IRP aggregators will be able to provide market services from generation and load. 

“For large batteries the rule will cut red tape, reduce costs and logistical hurdles to participate in the market,” Collyer said.

“Batteries will no longer need to register twice, to both draw energy from the grid and send it out, as they currently do.”

Small and commercial-scale battery storage will also be able to participate in the market more easily through aggregation agreements. Residential, commercial and industrial (C&I) customers will be able to sign up with aggregator businesses that will pay them for adding their stored energy to join virtual power plant (VPP) networks. 

Currently, Australia is home to several VPP trials of varying sizes, mostly from retail energy provider programmes. AEMC chair Anna Collyer said the broadening of access to this type of service will unlock revenues which will improve the payback times of battery systems and lead to more competition and innovation in the market. 

The new rules also allow hybrid systems to be used to store and self-consume power generated behind the system’s grid connection point. In other words, if a manufacturing facility had a solar power plant, previously the energy generated had to go to the grid or be lost. 

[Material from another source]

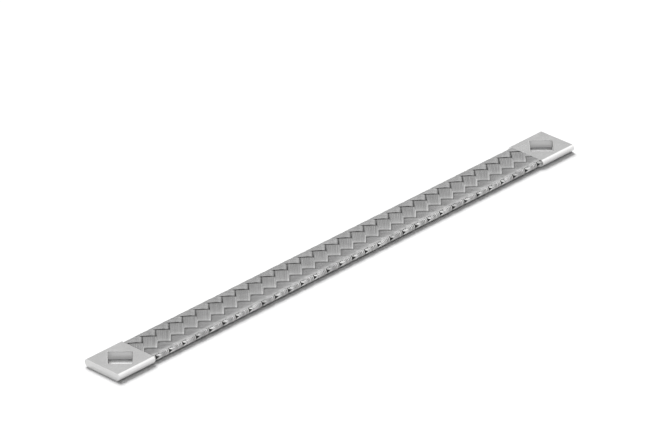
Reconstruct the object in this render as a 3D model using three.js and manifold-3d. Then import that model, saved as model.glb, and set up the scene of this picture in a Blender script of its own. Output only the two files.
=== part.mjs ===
// A flexible busbar braid: a flat link of woven tinned copper with a pressed palm at each end.
// Ten strands of wire are braided into a tube, and the tube is pressed flat. Its ends are pressed
// solid into the two palms, each with a square hole for the square neck of a coach bolt.
// Millimetres. +X runs along the link to the far palm, +Y to its far edge, +Z up from its underside.
import * as THREE from "three";
import { mergeVertices } from "three/addons/utils/BufferGeometryUtils.js";
import Module from "manifold-3d";

// The link
const linkLength = 300;

// The palms
const palmLength = 22;
const palmThickness = 3.8;
const palmFlatWidth = 18.8;
const palmSideBulge = 1.35;
const palmSideFacets = 6;
const holeSide = 10.7;
const holeSetback = 11;

// The braid
const braidWidth = 19.6;
const braidThickness = 4;
const strandsPerLay = 5;
const weavePitch = 8.39;
const weaveSideShift = 0.35;
const weaveStart = -0.87;

// The strands
const strandThickness = 0.6;
const strandGap = 0.4;
const strandBevel = 0.3;
const layerClearance = 0.2;
const floatDroop = 0.12;
const floatDroopLength = 1;

// The columns of the weave in which a left-hand strand floats over, at mid-width of each face
const leftFloat = 2;

const tinnedPalm = new THREE.MeshStandardMaterial({ color: 0xbdbfc0, roughness: 0.45, metalness: 0.8 });
const tinnedWire = new THREE.MeshStandardMaterial({ color: 0xa6a8a9, roughness: 0.5, metalness: 0.8 });

const wasm = await Module();
wasm.setup();

// A closed three.js geometry as a solid that can be cut
function solidOf(geometry) {
  const bare = geometry.index ? geometry.toNonIndexed() : geometry.clone();
  bare.deleteAttribute("normal");
  bare.deleteAttribute("uv");
  const merged = mergeVertices(bare, 1e-4);
  return new wasm.Manifold(
    new wasm.Mesh({
      numProp: 3,
      vertProperties: new Float32Array(merged.attributes.position.array),
      triVerts: new Uint32Array(merged.index.array),
    }),
  );
}

// A solid as a flat-shaded three.js geometry
function geometryOf(solid) {
  const mesh = solid.getMesh();
  const indexed = new THREE.BufferGeometry();
  indexed.setAttribute("position", new THREE.BufferAttribute(mesh.vertProperties, 3));
  indexed.setIndex(new THREE.BufferAttribute(mesh.triVerts, 1));
  const flat = indexed.toNonIndexed();
  flat.computeVertexNormals();
  return flat;
}

function namedMesh(name, geometry, material) {
  const mesh = new THREE.Mesh(geometry, material);
  mesh.name = name;
  return mesh;
}

// The palm's section, with flat faces and bulging sides, extruded along the link from X = 0
function palmBlock() {
  const half = palmFlatWidth / 2;
  const side = (across, turn) => {
    const radius = (palmThickness ** 2 / 4 + palmSideBulge ** 2) / (2 * palmSideBulge);
    const centre = across * (half + palmSideBulge - radius);
    const reach = Math.asin(palmThickness / 2 / radius);
    const spread = palmSideBulge > radius ? Math.PI - reach : reach;
    const points = [];
    for (let i = 0; i <= palmSideFacets; i++) {
      const angle = turn * spread * (2 * i / palmSideFacets - 1);
      points.push(new THREE.Vector2(
        centre + across * radius * Math.cos(angle),
        palmThickness / 2 + radius * Math.sin(angle),
      ));
    }
    return points;
  };
  const section = new THREE.Shape([...side(1, 1), ...side(-1, -1)]);
  const block = new THREE.ExtrudeGeometry(section, { depth: palmLength, bevelEnabled: false });
  // The section's x becomes the link's +Y, its y the link's +Z and its depth the link's +X
  block.applyMatrix4(new THREE.Matrix4().makeBasis(
    new THREE.Vector3(0, 1, 0),
    new THREE.Vector3(0, 0, 1),
    new THREE.Vector3(1, 0, 0),
  ));
  return block;
}

// A square prism that stands on its corners along and across the link, taller than the palm
function holeCutter() {
  const corner = holeSide / Math.SQRT2;
  const square = new THREE.Shape([
    new THREE.Vector2(corner, 0),
    new THREE.Vector2(0, corner),
    new THREE.Vector2(-corner, 0),
    new THREE.Vector2(0, -corner),
  ]);
  const prism = new THREE.ExtrudeGeometry(square, { depth: 3 * palmThickness, bevelEnabled: false });
  return prism.translate(holeSetback, 0, -palmThickness);
}

const palmGeometry = geometryOf(solidOf(palmBlock()).subtract(solidOf(holeCutter())));

// The braid's middle layer, seen along the link, is a long flat loop. Each end is a fold of four
// 45 degree bends round the fold radius, so every stretch of the loop is flat. A place on the braid
// is how far round the loop it lies, from mid-width of the top towards the far edge, how far along
// the link, and how far out of the middle layer.
const bendsPerFold = 4;
const bendAngle = Math.PI / bendsPerFold;
const layerOffset = (strandThickness + layerClearance) / 2;
const foldRadius = braidThickness / 2 - layerOffset - strandThickness / 2;
const foldCentre = braidWidth / 2 - braidThickness / 2;

// A bend of the loop, in the plane across the link, moved out of the middle layer
function bendPoint(bend, outward) {
  const index = THREE.MathUtils.euclideanModulo(bend, 2 * bendsPerFold);
  const angle = (index + 0.5) * bendAngle;
  const reach = (foldRadius + outward) / Math.cos(bendAngle / 2);
  const side = index < bendsPerFold ? 1 : -1;
  return new THREE.Vector2(
    side * foldCentre + reach * Math.sin(angle),
    braidThickness / 2 + reach * Math.cos(angle),
  );
}

// How far round the loop each bend lies, and the length of the whole loop
const bendsAt = [bendPoint(0, 0).x];
for (let bend = 1; bend <= 2 * bendsPerFold; bend++) {
  bendsAt.push(bendsAt[bend - 1] + bendPoint(bend, 0).distanceTo(bendPoint(bend - 1, 0)));
}
const loopLength = bendsAt.pop() - bendsAt[0];

function placeOnBraid(around, along, outward) {
  const round = THREE.MathUtils.euclideanModulo(around - bendsAt[0], loopLength) + bendsAt[0];
  const bend = bendsAt.findLastIndex((at) => at <= round);
  const next = bendsAt[bend + 1] ?? bendsAt[0] + loopLength;
  const share = (round - bendsAt[bend]) / (next - bendsAt[bend]);
  const point = bendPoint(bend, outward).lerp(bendPoint(bend + 1, outward), share);
  return new THREE.Vector3(along, point.x, point.y);
}

// The strands cross in columns that run along the link, evenly spaced round the loop, and their
// centre lines make a lattice. Step s of a strand is its crossing with the s-th strand of the
// other lay. A left-hand strand goes along the link as it goes round, a right-hand one goes back.
const columns = 2 * strandsPerLay;
const columnWidth = loopLength / columns;
const crossingStep = weavePitch / 2;
const strandSpacing = 2 * columnWidth * crossingStep / Math.hypot(columnWidth, crossingStep);
const strandHalf = (1 - strandGap / strandSpacing) / 2;
const bevelShare = strandBevel / strandSpacing;
const droopShare = floatDroopLength / strandSpacing;
const braidEnd = linkLength / 2 - palmLength;

const aroundAt = (sum) => weaveSideShift + (sum + 0.5) * columnWidth;
const sumAt = (around) => (around - weaveSideShift) / columnWidth - 0.5;

// Whether a strand of the lay is on the outside where it crosses the other lay in this column
function isOutside(lay, column) {
  const left = THREE.MathUtils.euclideanModulo(column + leftFloat / 2, strandsPerLay) < leftFloat;
  return lay === "left" ? left : !left;
}

// One section of a strand: four points, narrower on the outside, each at its own place on the braid
function strandSection(lay, index, rise, stepOf) {
  const half = strandThickness / 2;
  const outline = [
    [-strandHalf, -half],
    [strandHalf, -half],
    [strandHalf - bevelShare, half],
    [-strandHalf + bevelShare, half],
  ];
  return outline.map(([sideways, up]) => {
    const other = index + (lay === "left" ? sideways : -sideways);
    const step = stepOf(other);
    const along = weaveStart + (lay === "left" ? step - other : other - step) * crossingStep;
    return placeOnBraid(aroundAt(step + other), along, rise + up);
  });
}

// The sections of a strand in order: at each change of layer, and at each bend of the loop
function strandSections(lay, index) {
  const sections = [];
  const onStep = (rise, step) => sections.push(strandSection(lay, index, rise, () => step));
  const onBend = (rise, around) =>
    sections.push(strandSection(lay, index, rise, (other) => sumAt(around) - other));
  const reach = (braidEnd + Math.abs(weaveStart)) / crossingStep + strandsPerLay;
  for (let step = Math.floor(-reach); step <= reach; step++) {
    const outside = isOutside(lay, step + index);
    const rise = outside ? layerOffset : -layerOffset;
    const startsHere = isOutside(lay, step + index - 1) !== outside;
    const endsHere = isOutside(lay, step + index + 1) !== outside;
    const edgeRise = outside ? rise - floatDroop : rise;
    if (startsHere) onStep(edgeRise, step - strandHalf);
    if (startsHere && outside) onStep(rise, step - strandHalf + droopShare);
    const from = aroundAt(step + index - 0.5);
    for (let turn = Math.floor(from / loopLength) - 1; turn * loopLength < from + loopLength; turn++) {
      for (const at of bendsAt) {
        const around = at + turn * loopLength;
        if (around >= from && around < from + columnWidth) onBend(rise, around);
      }
    }
    if (endsHere && outside) onStep(rise, step + strandHalf - droopShare);
    if (endsHere) onStep(edgeRise, step + strandHalf);
  }
  return sections;
}

// A closed solid through a row of sections
function loft(sections) {
  const corners = sections[0].length;
  const positions = sections.flat().flatMap((point) => point.toArray());
  const faces = [];
  for (let i = 0; i + 1 < sections.length; i++) {
    for (let k = 0; k < corners; k++) {
      const a = i * corners + k;
      const b = i * corners + (k + 1) % corners;
      faces.push(a, b, b + corners, a, b + corners, a + corners);
    }
  }
  const last = (sections.length - 1) * corners;
  for (let k = 1; k + 1 < corners; k++) {
    faces.push(0, k + 1, k, last, last + k, last + k + 1);
  }
  const geometry = new THREE.BufferGeometry();
  geometry.setAttribute("position", new THREE.Float32BufferAttribute(positions, 3));
  geometry.setIndex(faces);
  return geometry;
}

// The stretch between the palms, taller and wider than the braid
const stretch = solidOf(
  new THREE.BoxGeometry(2 * braidEnd, 2 * braidWidth, 4 * braidThickness),
);

function strandGeometry(lay, index) {
  return geometryOf(solidOf(loft(strandSections(lay, index))).intersect(stretch));
}

const link = new THREE.Group();

const nearPalm = namedMesh("palm_near", palmGeometry, tinnedPalm);
nearPalm.position.x = -linkLength / 2;
link.add(nearPalm);

const farPalm = namedMesh("palm_far", palmGeometry, tinnedPalm);
farPalm.position.x = linkLength / 2;
farPalm.rotation.z = Math.PI;
link.add(farPalm);

const braid = new THREE.Group();
for (const lay of ["left", "right"]) {
  for (let index = 0; index < strandsPerLay; index++) {
    braid.add(namedMesh(`strand_${lay}_${index + 1}`, strandGeometry(lay, index), tinnedWire));
  }
}
link.add(braid);

export default link;
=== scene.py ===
"""The looks of a flexible busbar braid: two pressed palms and ten strands of tinned wire.

Metres throughout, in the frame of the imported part: +X along the link to the far palm, +Y across it
to its far edge, +Z up from its underside.
"""

import math
import random

import bpy
from mathutils import Matrix, Vector
from mathutils.kdtree import KDTree


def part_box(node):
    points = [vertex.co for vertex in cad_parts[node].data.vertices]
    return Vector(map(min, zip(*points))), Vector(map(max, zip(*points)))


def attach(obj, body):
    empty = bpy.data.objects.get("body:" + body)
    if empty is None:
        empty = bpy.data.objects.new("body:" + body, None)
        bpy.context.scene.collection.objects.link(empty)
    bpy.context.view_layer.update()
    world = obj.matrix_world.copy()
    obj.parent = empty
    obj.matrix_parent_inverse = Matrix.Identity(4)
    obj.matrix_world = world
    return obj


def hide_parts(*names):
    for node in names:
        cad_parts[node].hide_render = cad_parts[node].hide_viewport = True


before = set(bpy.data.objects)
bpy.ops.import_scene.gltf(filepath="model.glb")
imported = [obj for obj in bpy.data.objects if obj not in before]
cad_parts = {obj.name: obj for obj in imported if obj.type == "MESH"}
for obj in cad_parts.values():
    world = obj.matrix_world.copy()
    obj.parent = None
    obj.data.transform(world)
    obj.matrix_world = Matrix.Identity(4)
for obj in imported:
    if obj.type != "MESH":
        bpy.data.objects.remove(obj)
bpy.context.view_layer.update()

MM = 0.001

# The palms, read from the frame where a box gives the size
NEAR_LOW, NEAR_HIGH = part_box("palm_near")
FAR_LOW, FAR_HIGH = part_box("palm_far")
PALM_THICKNESS = NEAR_HIGH.z - NEAR_LOW.z
PALM_HALF_WIDTH = NEAR_HIGH.y
PALM_WIDEST_AT = 2.2 * MM
PALM_TOP_INSET = 1.05 * MM
PALM_FOOT_INSET = 1.60 * MM
PALM_SIDE_POWER = 2.15
PALM_SIDE_ROWS = 15
PALM_EDGE_ROUND = 0.12 * MM
PALM_FOOT_ROUND = 0.30 * MM
PALM_SHARP_EDGE = math.radians(50)
PALM_ROUND_ABOVE = math.radians(32)
PALM_SMOOTH_BELOW = math.radians(25)
HOLE_SIDE = 10.7 * MM
HOLE_SETBACK = 11 * MM
TINY = 1e-6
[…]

If there is congestion on the network and the load is scheduled, instead of constraining the solar farm, the manufacturing facility can use the solar to power its own operations.

“What this means is that the operator is not exposed to the spot market price to purchase energy from the grid and the energy being created by the solar plant is not being wasted. Some stakeholders have told us this could reduce their energy costs by around 15%,” Collyer said.

Rule changes come at important time

Australia’s population and businesses are adopting renewable energy quickly, despite a clear reluctance from central government to commit to strong decarbonisation policies. 

A more recent growth in large-scale and distributed battery storage uptake has been seen, but investment has been relatively slow to mobilise. While batteries can earn good revenues from the Frequency Control Ancillary Services (FCAS) market for grid services and some from arbitrate, the merchant nature of these income streams has been noted as an obstacle for financing. 

Large generation and retail companies, conglomerates with big balance sheets and some state government-owned entities have dominated the investment in large batteries in particular. 

However, this appears to be changing as the market matures, with work begun on Australia’s largest privately-funded battery, a 150MW system funded by ENGIE and Macquarie’s Green Investment Group, reported on this week by Energy-Storage.news

Another recent rule change to introduce Five-Minute Settlement (5MS) into the NEM, in place since October this year, has been hailed as a likely game changer, while new markets for grid services including Fast Frequency Response are on their way.